The gang gets a sequel... Danny DeVito and Awkwafina join the cast of this glossy fantasy adventure.
It’s Awkwafina’s world, we’re just living in it. After stealing the show in Ocean’s 8 and Crazy Rich Asians in 2018, this year saw her become a global sensation thanks to her star turn in Lulu Wang’s moving portrait of a Chinese-American family in the flux, The Farewell. As such, it’s a pleasant surprise when she pops up mid-way through this lacklustre Jumanji reboot-sequel (bootquel?) – until it becomes apparent the film has absolutely no idea what to do with her.
This is a recurring problem in glossy, star-filled reboots/sheboots/sequels/threequels: front-loaded with so much talent, it’s a scramble to give everyone enough to do. As was the case in Jumanji: Welcome to the Jungle, Dwayne Johnson and Kevin Hart take the lion’s share of the action again, while Karen Gillan is reduced to doing exactly the same thing as before (playing a sexy dancy fighty lady) and Jack Black reprises his role as a grown man impersonating a teenage girl.
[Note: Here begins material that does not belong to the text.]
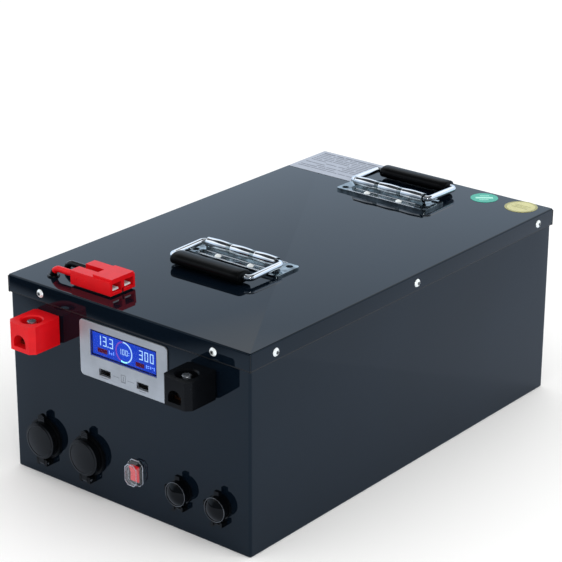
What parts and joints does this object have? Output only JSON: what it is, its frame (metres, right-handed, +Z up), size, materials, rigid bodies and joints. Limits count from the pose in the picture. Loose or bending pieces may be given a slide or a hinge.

A couple of years after the events of the previous film, the four friends initially sucked into the Jumanji video game must return to rescue one of their own – but the twist this time is that they’re unwittingly accompanied by geriatric curmudgeon Eddie (Danny DeVito) and his droning frenemy Milo (Danny Glover). As is the nature of Jumanji, once inside the game, the characters become avatars, which means Dwayne Johnson adopts the vocal and physical ticks of DeVito, and Hart of Glover.
Johnson and Hart’s impersonations of two Hollywood icons are genuinely entertaining, although the decision to have Jack Black mimic an African-American character early in the film feels misguided. So too do the jokes about horse penises and eunuchs. Parents, good luck explaining those to your kids.
There’s a generic message about the power of friendship swirling around, but much like Rory McCann’s barely-there villain Jurgen the Brutal, it seems to come as an afterthought, lazily slapped on in a half-hearted attempt at giving deeper meaning to the slapstick antics which barely make sense within the dream logic of a fantasy film.
If Hollywood is going to insist on recycling old properties (see you soon, Ghostbusters and Die Hard!), the least they could do is try to make it interesting for audiences.